-- start of Data section --

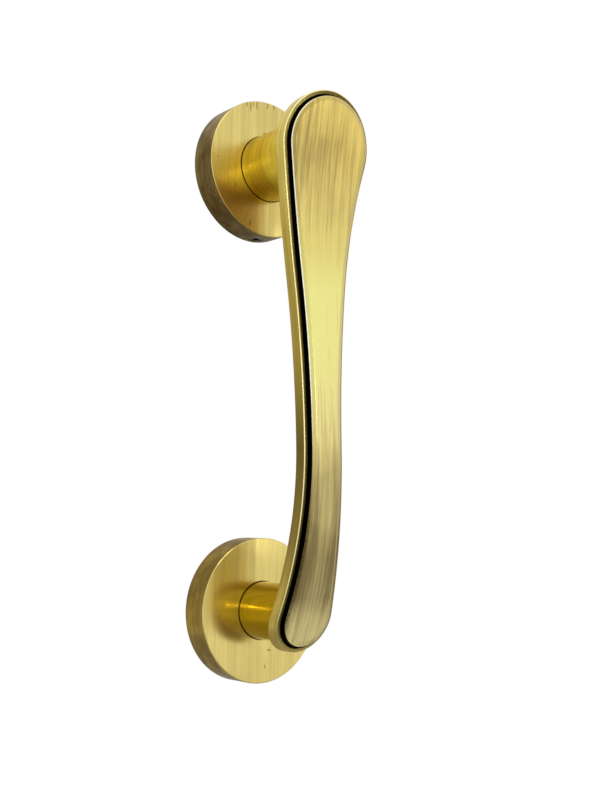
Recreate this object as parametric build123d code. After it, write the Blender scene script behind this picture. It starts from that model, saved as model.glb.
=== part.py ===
"""Door pull handle: a bowed, spoon shaped grip on two round posts and two round roses.

Millimetres. X is to the right for someone facing the door, Z is up, and the door's face is
the plane Y = 0 with the room on its negative side. The origin lies on the door's face, midway
between the centres of the two roses. A distance "off the door" is measured towards the room.
"""
import os
from math import atan2, cos, radians, sin, sqrt

from build123d import *

# Roses
rose_spacing = 155.0
rose_diameter = 49.0
rose_depth = 10.0
rose_wall = 3.0
rose_face = 2.5
rose_edge_break = 0.3

# Posts
lower_post_diameter = 19.5
upper_post_diameter = 23.4
post_edge_break = 0.25
register_diameter = 9.0
register_clearance = 0.1
register_shortfall = 0.2
spigot_diameter = 8.0
spigot_clearance = 0.05
socket_depth = 2.6
spigot_end_gap = 0.2

# Grip seen from the front
grip_top_radius = 18.3
grip_bottom_radius = 11.3
grip_bottom_drop = 1.2
grip_side_radius = 480.0

# Grip seen from the side
crest_off_door = 41.7
crest_height = -22.3
lower_bow_radius = 151.0
straight_length = 54.7
straight_lean = 2.2
flare_radius = 236.0

# Section of the grip
grip_wall = 4.9
back_edge_radius = 1.2
rim_width = 1.6
rim_edge_break = 0.35
groove_width = 0.45
groove_depth = 0.5
panel_rise = 2.2
panel_bevel_width = 1.5
panel_bevel_drop = 0.5
panel_edge_break = 0.12

# Mounting plates
plate_fit = 0.2
plate_thickness = 6.0
plate_edge_break = 0.4
plate_bore = 16.0
screw_edge_distance = 6.3
screws_per_plate = 2
screw_hole = 4.4
countersink_clearance = 0.05

# Wood screws
wood_screw_length = 20.0
wood_screw_head = 8.0
wood_screw_land = 0.3
wood_screw_sink = 0.2
wood_screw_shank = 3.0
wood_screw_thread = 4.0
wood_screw_point = 4.0
wood_screw_tip = 0.6
cross_width = 4.4
cross_slot = 1.0
cross_depth = 1.9
cross_taper = 12.0

# Post screws and their washers
post_screw_thread = 6.0
post_screw_length = 16.0
post_screw_head = 10.5
post_screw_head_height = 3.3
post_screw_head_round = 2.6
post_screw_lead = 0.6
post_screw_hex = 4.0
post_screw_hex_depth = 2.0
post_bore_clearance = 0.05
post_bore_spare = 3.0
washer_bore = 6.4
plain_washer_diameter = 12.5
plain_washer_thickness = 1.6
spring_washer_diameter = 11.4
spring_washer_thickness = 1.6
spring_washer_split = 0.8
spring_washer_slant = 20.0

# Grub screws
grub_thread = 5.0
grub_length = 4.2
grub_tip = 1.6
grub_set_in = 0.3
grub_off_door = 3.5
grub_hex = 2.5
grub_hex_depth = 2.0
grub_hole_clearance = 0.05
dimple_clearance = 0.05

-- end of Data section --

# Stated problem:
Only the lines from the first line of the material above through the line that contains "rose_edge_break = 0.3" should be quoted, each one exactly.

# Answer in full:
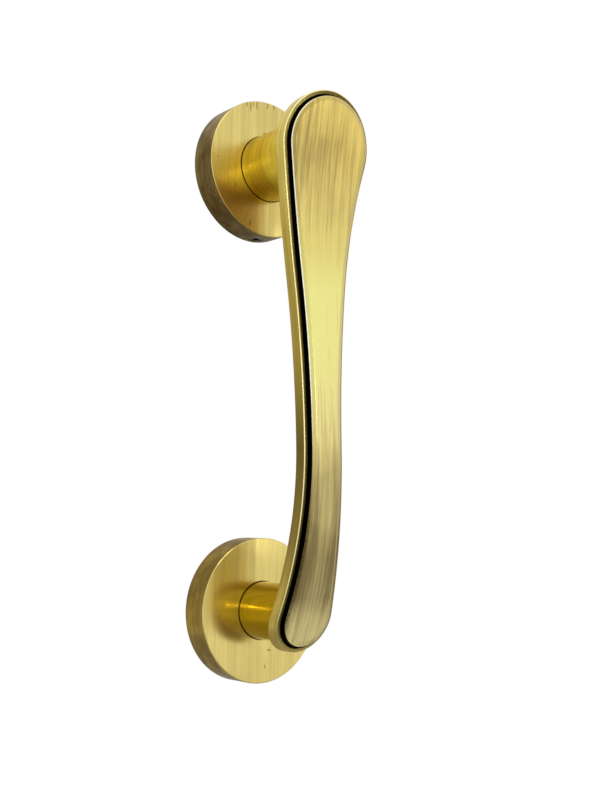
Recreate this object as parametric build123d code. After it, write the Blender scene script behind this picture. It starts from that model, saved as model.glb.
=== part.py ===
"""Door pull handle: a bowed, spoon shaped grip on two round posts and two round roses.

Millimetres. X is to the right for someone facing the door, Z is up, and the door's face is
the plane Y = 0 with the room on its negative side. The origin lies on the door's face, midway
between the centres of the two roses. A distance "off the door" is measured towards the room.
"""
import os
from math import atan2, cos, radians, sin, sqrt

from build123d import *

# Roses
rose_spacing = 155.0
rose_diameter = 49.0
rose_depth = 10.0
rose_wall = 3.0
rose_face = 2.5
rose_edge_break = 0.3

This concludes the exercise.